Last year, the Buffalo Bills' obvious need at offensive line wasn't addressed until the fifth round in Ed Wang. This year, the Bills will finally address the front seven in the third round by selecting Allen Bailey.
Bailey is an extremely versatile defensive lineman, as he has been shuffled around the Hurricanes line for almost his entire tenure at "The U.” At 6'4" and 288 pounds, Bailey would be a solid fit at the defensive end position when the Bills utilize their 3-4 front.
He has long arms, and more often than not wins the battle of leverage with opposing offensive linemen. Bailey has a high ceiling for improvement, as rushing the passer has been his primary duty.
He is decent in his run-stopping ability, but he could also play inside at tackle as the Bills use more of a "hybrid" 3-4 look, switching between the 3-4 and 4-3.

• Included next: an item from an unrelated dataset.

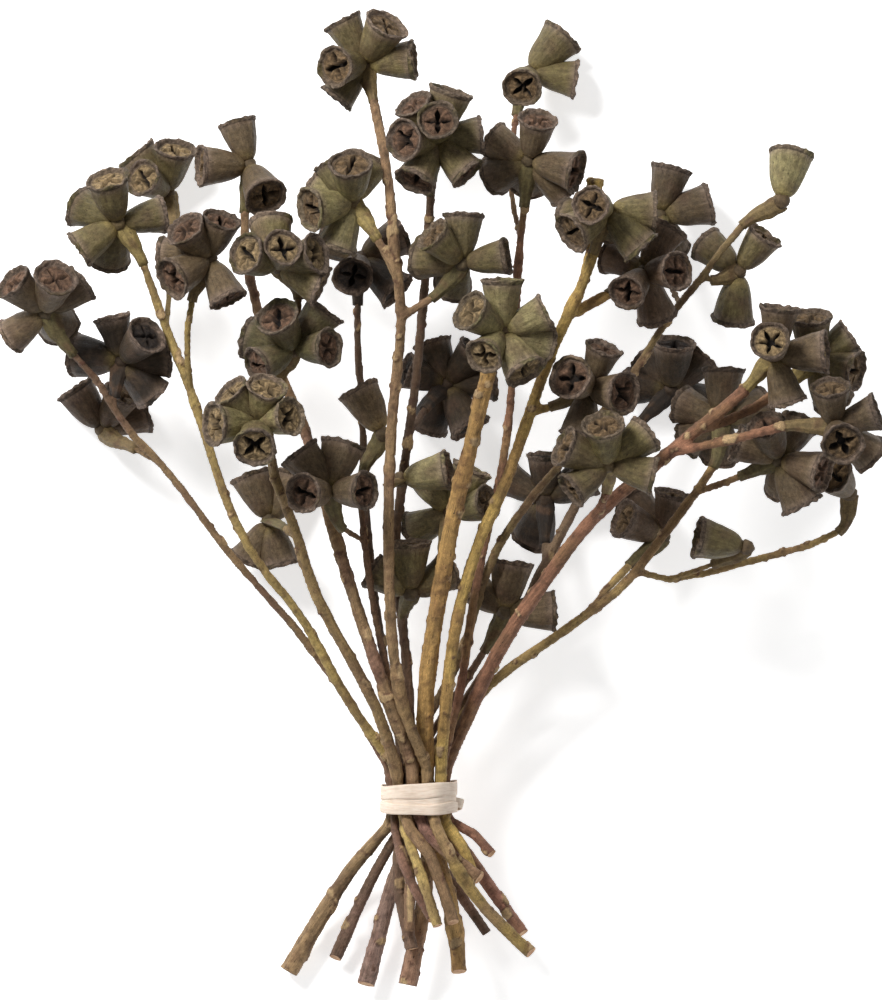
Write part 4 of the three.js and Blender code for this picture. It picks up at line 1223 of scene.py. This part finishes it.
@dataclass
class Band:
    """The flat rubber band: three stretched turns and the loop that sticks out below them."""

    node: str = "tie_band"
    turns: tuple[Turn, ...] = (Turn(2.5, 2.75, 0.9, 0.1, 0.15, 0),
                               Turn(-0.9, 1.9, 0.6, 0.5, -0.25, 1),
                               Turn(-3.8, 2.05, 0.1, 1.1, 0.3, 2))
    outline_points: int = 120
    outline_shift: float = 0.4 * MM
    half_thickness: float = 0.475
    sides: int = 20
    loop_steps: int = 44
    loop_reach: float = 3.6
    loop_sink: float = 1.2
    loop_height: float = 3.4
    loop_half_width: float = 1.9
    loop_half_thickness: float = 0.5
    loop_number: int = 7

    def build(self, materials: list[bpy.types.Material]) -> bpy.types.Object:
        """Builds the turns and the loop as one piece.

        Args:
            materials: The rubber.

        Returns:
            The piece.
        """
        whole = Sculpture()
        outline = self.outline()
        low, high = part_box(self.node)
        middle = (low.y + high.y) / 2
        for turn in self.turns:
            whole.add(self.wrap(outline, middle, turn))
        whole.add(self.loop(outline, middle))
        return whole.finish("rubber_band", self.node, materials)

    def outline(self) -> list[Vector]:
        """The line that the band follows round the stems, evenly spaced.

        Returns:
            Points in the plane of x and z.
        """
        solid = merged_copy(self.node)
        low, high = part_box(self.node)
        place = Vector((0, (low.y + high.y) / 2 + self.outline_shift, 0))
        geometry = list(solid.verts) + list(solid.edges) + list(solid.faces)
        cut = bmesh.ops.bisect_plane(solid, geom=geometry, plane_co=place,
                                     plane_no=(0, 1, 0))["geom_cut"]
        points = [item.co.copy() for item in cut if isinstance(item, bmesh.types.BMVert)]
        solid.free()
        centre = sum(points, Vector()) / len(points)
        corners: list[tuple[float, Vector]] = []
        for point in points:
            away = point - centre
            corners.append((math.atan2(away.z, away.x), away))
        ring = []
        for step in range(self.outline_points):
            angle = -math.pi + math.tau * step / self.outline_points
            ray = Vector((math.cos(angle), 0, math.sin(angle)))
            ring.append(centre + ray * self.reach(corners, ray))
        for _ in range(4):
            ring = [(ring[i - 1] + ring[i] * 2 + ring[(i + 1) % len(ring)]) / 4
                    for i in range(len(ring))]
        return ring

    @staticmethod
    def reach(corners: list[tuple[float, Vector]], ray: Vector) -> float:
        """How far the outermost edge of a convex outline lies along a ray."""
        hull = sorted(corners, key=lambda corner: corner[0])
        best = 0.0
        count = len(hull)
        for i in range(count):
            for j in range(i + 1, min(i + 6, count + i)):
                a = hull[i][1]
                b = hull[j % count][1]
                span = b - a
                size = ray.x * span.z - ray.z * span.x
                if abs(size) < 1e-12:
                    continue
                t = (a.x * span.z - a.z * span.x) / size
                s = (a.x * ray.z - a.z * ray.x) / size
                if t > 0 and -1e-6 <= s <= 1 + 1e-6:
                    best = max(best, t)
        return best

    def wrap(self, outline: list[Vector], middle: float, turn: Turn) -> bmesh.types.BMesh:
        """One turn of the band.

        Args:
            outline: The line that it follows.
            middle: The height of the tie's middle along the stems.
            turn: How this turn lies.

        Returns:
            The turn as a bmesh.
        """
        centre = sum(outline, Vector()) / len(outline)
        widest = max(abs(point.x - centre.x) for point in outline)
        sections = []
        count = len(outline)
        for i, point in enumerate(outline):
            along = (outline[(i + 1) % count] - outline[i - 1]).normalized()
            out = Vector((along.z, 0, -along.x))
            if out.dot(point - centre) < 0:
                out = -out
            across = (point.x - centre.x) / widest
            angle = math.tau * i / count
            wave = math.sin(angle * 5 + turn.number) * 0.12
            wave -= turn.sag * math.cos(across * math.pi / 2)
            width = turn.half * (1 + 0.08 * math.sin(angle * 3 + turn.number * 1.3))
            place = point + out * turn.stand * MM
            place.y = middle + (turn.level + turn.tilt * across + wave) * MM
            sections.append(frame_at(place, along, Vector((0, 1, 0)), width * MM,
                                     self.half_thickness * MM))
        return self.ribbon(sections, True, turn.number)

    def loop(self, outline: list[Vector], middle: float) -> bmesh.types.BMesh:
        """The folded end of the band that sticks out beside the turns.

        Args:
            outline: The line that the turns follow.
            middle: The height of the tie's middle.

        Returns:
            The loop as a bmesh.
        """
        edge = max(outline, key=lambda point: point.x)
        path = []
        steps = self.loop_steps
        for step in range(steps + 1):
            t = step / steps
            swing = math.pi * (1.15 * t - 0.1)
            reach = self.loop_reach * math.sin(max(0.0, min(math.pi, swing))) - self.loop_sink
            path.append(Vector((edge.x + reach * MM, middle - (1.6 + 2.6 * t) * MM,
                                edge.z + self.loop_height * math.cos(swing) * MM)))
        sections = []
        for i, place in enumerate(path):
            along = path[min(i + 1, steps)] - path[max(i - 1, 0)]
            twist = Vector((0.25, 1, 0.25 * math.sin(i * 0.12)))
            sections.append(frame_at(place, along, twist, self.loop_half_width * MM,
                                     self.loop_half_thickness * MM))
        return self.ribbon(sections, False, self.loop_number)

    def ribbon(self, sections: list[Matrix], closed: bool, number: int) -> bmesh.types.BMesh:
        """A flat band with rounded edges through a row of sections.

        Args:
            sections: The band's frames.
            closed: Whether the last section joins the first.
            number: Seed of its small unevenness.

        Returns:
            The band as a bmesh.
        """
        mesh = bmesh.new()
        made = Sculpture(mesh)
        path = sections + [sections[0]] if closed else sections
        verts = sweep(mesh, path, self.sides)
        for index, vert in enumerate(verts):
            step = index // self.sides
            local = path[step].inverted() @ vert.co
            angle = math.atan2(local.y, local.x)
            flat = abs(math.cos(angle)) ** 0.55 * math.copysign(1, math.cos(angle))
            thick = abs(math.sin(angle)) ** 0.45 * math.copysign(1, math.sin(angle))
            ring = step % (len(path) - 1) if closed else step
            probe = Vector((local.x * 2.5, ring * 0.12, number * 5.0))
            uneven = 1 + 0.12 * rough(probe, 0.8, number)
            vert.co = path[step] @ Vector((flat, thick * uneven, 0))
            grain = Vector((flat * 3, thick, ring * 0.09 + number * 4))
            made.dress(vert, Rubber.cream, grain)
        if closed:
            caps = [face for face in mesh.faces if len(face.verts) == self.sides]
            bmesh.ops.delete(mesh, geom=caps, context="FACES_ONLY")
            bmesh.ops.remove_doubles(mesh, verts=mesh.verts, dist=0.01 * MM)
        bmesh.ops.recalc_face_normals(mesh, faces=mesh.faces)
        return mesh


# ------------------------------------------------------------------ studio
@dataclass
class Studio:
    """A pale table, soft light from above, and a camera that looks straight down."""

    view_centre: tuple[float, float] = (0.0003, 0.0007)
    view_height: float = 0.380
    view_level: float = 0.065
    camera_distance: float = 5.0
    sensor: float = 36.0
    table_side: float = 12.0
    world_strength: float = 0.22
    lights: tuple[tuple[str, Rgb, float, float], ...] = (
        ("key_light", (-0.9, 1.1, 1.4), 0.55, 44.0), ("fill_light", (1.1, -0.5, 1.5), 1.2, 5.0))

    def build(self) -> None:
        """Sets up the table, the lights, the world and the camera."""
        self.table()
        for name, place, side, power in self.lights:
            self.light(name, Vector(place), side, power)
        self.world()
        self.camera()

    def table(self) -> bpy.types.Object:
        """The pale table, which isn't part of the bunch."""
        mesh = bmesh.new()
        bmesh.ops.create_grid(mesh, x_segments=2, y_segments=2, size=self.table_side / 2)
        data = as_data(mesh, "table")
        data.materials.append(Paper().material())
        top = placed("table", data)
        return top

    @staticmethod
    def light(name: str, place: Vector, side: float, power: float) -> bpy.types.Object:
        """Hangs a soft square light that looks at the bunch.

        Args:
            name: The light's name.
            place: Where it hangs.
            side: Its width.
            power: Its power in watts.

        Returns:
            The light.
        """
        data = bpy.data.lights.new(name, "AREA")
        data.size = side
        data.energy = power
        lamp = placed(name, data)
        lamp.location = place
        lamp.rotation_mode = "QUATERNION"
        lamp.rotation_quaternion = (-place).to_track_quat("-Z", "Y")
        return lamp

    def world(self) -> None:
        """Lights everything evenly from all round."""
        world = bpy.data.worlds.new("studio")
        world.use_nodes = True
        background = world.node_tree.nodes["Background"]
        background.inputs["Color"].default_value = (1.0, 1.0, 1.0, 1.0)
        background.inputs["Strength"].default_value = self.world_strength
        bpy.context.scene.world = world
        bpy.context.scene.view_settings.view_transform = "Standard"

    def camera(self) -> bpy.types.Object:
        """The camera, straight above the bunch.

        Returns:
            The camera.
        """
        data = bpy.data.cameras.new("camera")
        data.sensor_width = self.sensor
        data.lens = self.sensor * self.camera_distance / self.view_height
        camera = placed("camera", data)
        camera.location = (*self.view_centre, self.view_level + self.camera_distance)
        bpy.context.scene.camera = camera
        return camera


# ------------------------------------------------------------------ the bunch
# The looks that several umbels share, and then each umbel's own.
DUSKY = CapsuleLook(Tint.GREY_BROWN, Valves.PINK, Tint.OLIVE)
# SHADED is painted shadow: umbels that lie deep in the bunch, under the others, are coloured dark
# all over.
SHADED = CapsuleLook(Tint.PAINTED_SHADE, Valves.PAINTED_SHADE, Tint.PAINTED_SHADE)
ROSY = CapsuleLook(Tint.GREY_BROWN, Valves.PINK)
CREAMY = CapsuleLook(Tint.OLIVE, Valves.CREAM)
PALE_CREAM = CapsuleLook(Tint.PALE_GREEN, Valves.CREAM)
DULL = CapsuleLook(Tint.GREY_BROWN, Valves.TAN, Tint.OLIVE)
GREENISH = CapsuleLook(Tint.OLIVE, Valves.TAN)
ALL_OLIVE = CapsuleLook(Tint.OLIVE, Valves.TAN, Tint.OLIVE)
PALE = CapsuleLook(Tint.PALE_GREEN, Valves.TAN)
GOLDEN = CapsuleLook(Tint.OLIVE, Valves.TAN, Tint.YELLOW)
BUFF = CapsuleLook(Tint.GREY_BROWN, Valves.TAN)
UMBEL_LOOKS: dict[str, CapsuleLook] = {
    "far_left": DUSKY, "low_left": CapsuleLook(Tint.BROWN, Valves.TAN, light=0.85),
    "left_inner": replace(SHADED, light=1.1),
    "left_high": CapsuleLook(Tint.OLIVE, Valves.CREAM, Tint.YELLOW), "left_mid": ROSY,
    "left_top": CREAMY, "centre_left": CapsuleLook(Tint.MOSS, Valves.PINK),
    "front_left": PALE_CREAM, "left_low_pair": DULL, "cream_pair": CREAMY, "trio": DULL,
    "single_middle": replace(DULL, light=1.1), "star_pair": DUSKY, "crown": GREENISH,
    "upper_left": CapsuleLook(Tint.PALE_GREEN, Valves.TAN, Tint.YELLOW), "centre_fork": ALL_OLIVE,
    "single_right": CapsuleLook(Tint.PALE_GREEN, Valves.PINK),
    "dark_star": replace(SHADED, light=1.1),
    "top_star": CapsuleLook(Tint.OLIVE, Valves.PINK, Tint.OLIVE), "upright_pair": ALL_OLIVE,
    "shadow": SHADED, "front_middle": PALE_CREAM, "pale_pair": PALE, "upper_right": GREENISH,
    "right_stars": ROSY, "right_brown": CapsuleLook(Tint.BROWN, Valves.PINK, Tint.OLIVE),
    "top_right_low": DUSKY, "top_right_high": ALL_OLIVE,
    "star_right": CapsuleLook(Tint.GREY_BROWN, Valves.CREAM, Tint.YELLOW, count=5),
    "front_right": GOLDEN, "far_right": GOLDEN, "far_right_star": BUFF,
    "right_mid": replace(DULL, light=0.9), "right_five": DUSKY, "right_tip": BUFF,
    "right_single": GREENISH,
    "right_low": CapsuleLook(Tint.BROWN, Valves.TAN, Tint.OLIVE, light=0.9), "short_pair": DULL,
    "right_dark": replace(SHADED, light=1.15), "behind": SHADED, "right_pale": PALE,
    "right_trio": GREENISH, "right_upper_back": replace(DULL, light=0.9),
}

# Each stem's bark, patches and low end, as they look on a screen, 0 to 255.
STEM_COLOURS: dict[str, tuple[tuple[int, int, int], ...]] = {
    "left_outer": ((125, 97, 75), (145, 119, 83), (133, 99, 82)),
    "left_green": ((168, 144, 88), (148, 123, 80), (190, 163, 101)),
    "left_olive": ((153, 127, 84), (131, 104, 75), (158, 125, 92)),
    "mauve": ((143, 110, 88), (155, 127, 89), (156, 116, 101)),
    "slim": ((135, 108, 78), (118, 88, 68), (151, 118, 89)),
    "central": ((147, 117, 86), (158, 129, 92), (170, 143, 84)),
    "back_dark": ((95, 75, 59), (110, 87, 66), (124, 98, 80)),
    "back_middle": ((108, 85, 66), (95, 75, 59), (135, 104, 85)),
    "golden_thick": ((185, 146, 88), (163, 125, 76), (190, 153, 98)),
    "golden_slim": ((185, 154, 88), (165, 129, 78), (201, 169, 97)),
    "reddish": ((138, 100, 75), (151, 119, 80), (151, 107, 87)),
    "red_thick": ((148, 105, 80), (138, 104, 73), (164, 116, 97)),
    "right_green": ((167, 140, 89), (143, 112, 78), (156, 120, 97)),
    "short_back": ((125, 100, 78), (108, 85, 68), (147, 116, 101)),
    "grey_back": ((125, 102, 80), (143, 119, 92), (158, 129, 116)),
    "long_olive": ((140, 119, 80), (122, 97, 71), (164, 134, 97)),
}
STEM_LOOKS: dict[str, BarkLook] = {
    name: BarkLook(*(rgb(*colour) for colour in colours))
    for name, colours in STEM_COLOURS.items()
}
STEM_LOOKS["slim"] = replace(STEM_LOOKS["slim"], bare=(-161.0, -139.5))


@dataclass
class Bunch:
    """The whole bunch: its stems, its umbels and the band round them."""

    stems: dict[str, BarkLook] = field(default_factory=lambda: STEM_LOOKS)
    umbels: dict[str, CapsuleLook] = field(default_factory=lambda: UMBEL_LOOKS)

    def build(self) -> None:
        """Builds every piece in order."""
        wall = DrySurface("capsule_wall", roughness=0.56, grain_depth=0.24, speck_share=0.7,
                          relief=0.55, shine=0.28).material()
        mouth = DrySurface("capsule_mouth", roughness=0.8, grain_scale=2.4, grain_depth=0.35,
                           blotch_scale=300.0, blotch_share=0.35, speck_share=0.5,
                           relief=0.95).material()
        stalk = DrySurface("stalk_skin", roughness=0.7, grain_scale=2.2, grain_depth=0.22,
                           blotch_share=0.35, speck_share=0.8, relief=0.45).material()
        bark = DrySurface("bark", grain_scale=1.9, grain_depth=0.34, scab_depth=0.16,
                          roughness=0.74, blotch_share=0.4, speck_share=0.9,
                          relief=0.6).material()
        cut_wood = CutWood().material()
        shapes = {}
        for count in (4, 5):
            shape = CapsuleShape(valves=count)
            shapes[count] = (shape, shape.blank())
        for index, (name, look) in enumerate(self.stems.items()):
            Stem(name, look, seed=index + 1).build([bark, cut_wood])
        for index, (name, umbel_look) in enumerate(self.umbels.items()):
            Umbel(name, umbel_look, seed=index + 1).build(shapes, [wall, mouth, stalk])
        Band().build([Rubber().material()])


def main() -> None:
    """Builds the studio and the bunch."""
    logging.basicConfig(level=logging.INFO, format="%(message)s")
    Studio().build()
    Bunch().build()


if __name__ == "__main__":
    main()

At Miami, Bailey recorded 106 tackles and made 21 sacks, and was a constant force of leadership and pressure for the Hurricanes. He could do the same in Orchard Park.
DT/DE Marvin Austin, North Carolina
Marvin Austin was atop most draft boards around the web prior to the season; however, after being dismissed from the University of North Carolina's football team along with several other highly touted prospects, Austin's stock has fallen rapidly.
At 6'3," 212 pounds, Austin is a mean and nasty lineman the Bills could use immediately if they choose to go in another direction with their No. 3 overall pick.
He is solid in stopping the run, and commands multiple blockers at times, allowing teammates to make plays.
ILB Kelvin Sheppard, Louisiana State
Kelvin Sheppard will bring not only dominance to whichever team selects this LSU standout, but leadership as well. Vastly overshadowed by his fellow defensive teammate, Patrick Peterson, Sheppard has quietly amassed 311 tackles, five forced fumbles, five sacks and two interceptions.
Weighing in at 240 pounds, he can add some beef to his frame to play strong side, while Posluszny can get to the ball carrier.